Only the lower, rear portion of the back of the cabinet will fold down for access to the CPU, Power Supplies, etc. I used magnetic backstops that are spring-loaded to eliminate the need for a handle or knob on the outside of the cabinet. I used a 2x10 for mounting the 42” Flatscreen TV and got my control panel ready.
At this point, the cabinet is basically assembled, so now for the nitty-gritty. I purchased the translucent IL-Lumination pushbuttons with black centers from Paradise Arcade Shop. I had planned to use their 5V RGB LED adapters to light them up, but they’ve been out of stock for well over a month with no replenishment in sight. Instead, I came across the Helio9 RGB Lighting Modules through Groovy Game Gear. These didn’t come cheap, but they’ve got 9 elements that put out a ton of light, and I’m impatient, so I was willing to spend the extra cash to get this project back on track. They’re specifically designed for a different button, but worked perfectly in my pushbuttons. The staff at Groovy Game Gear was awesome with a quick turn-around considering that they hand test every unit before shipping. I had to drill into the buttons in a couple of spots, but it was very quick and painless. Thanks to ChanceKJ over at Arcade Controls for the tutorial.

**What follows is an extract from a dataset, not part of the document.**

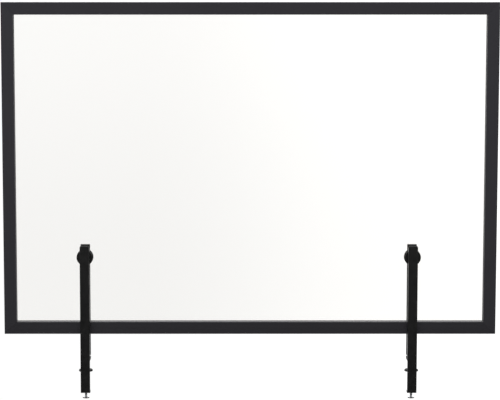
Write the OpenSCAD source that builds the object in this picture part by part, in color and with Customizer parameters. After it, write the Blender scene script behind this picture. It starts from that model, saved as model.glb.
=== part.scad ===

I fully admit, I am no master-wirer. I kept them relatively neat, but I know it’s still a bird’s nest under there. I used the Ultimarc Ultimate I/O and also purchased their Trackball, spinner, and 2 Servo Joysticks. I’m an enginerd, so having servo-driven joysticks makes my heart flutter. I had considered a few different options for the control panel, but ended up just going stain and varnish to maintain the look I was going for. My wife is a freelance artist (Liana Kangas Designs) with all sorts of gadgets and graphic design skills so she made some awesome button decals for my back, pause, enter, coin, L/R mouse click, and volume buttons. Lastly, I installed cup holders to keep the beers at bay.
My wife designed the marquee, which turned out great (inspired by Thor: Ragnarok). I had it and a vinyl bezel made by Game On Grafix. I had slotted the top piece of the cabinet and the lower support so that the marquee is embedded into the wood frame, which kept it very clean. I programmed the LED’s through LED Blinky, which can be seen in the second picture.
So that’s about it! I’ll spare you all of the details on the power supply, pushbutton switches, etc. But I’m very happy with the way it turned out. And it made it into the main level of the house, so I’m happy! (and so far no regrets from the wife) It definitely doesn’t meet the standards of true retro-gamers out there, but there’s something to be said for the widescreen setup and more modern look. I’ve got this setup to play movies, Netflix, Xbox One (Play Anywhere), and Sling. Feel free to hit me up with any questions, details, or specs. Like I said, these forums have been a huge help and I love how much the community contributes so I’m happy to share whatever I can.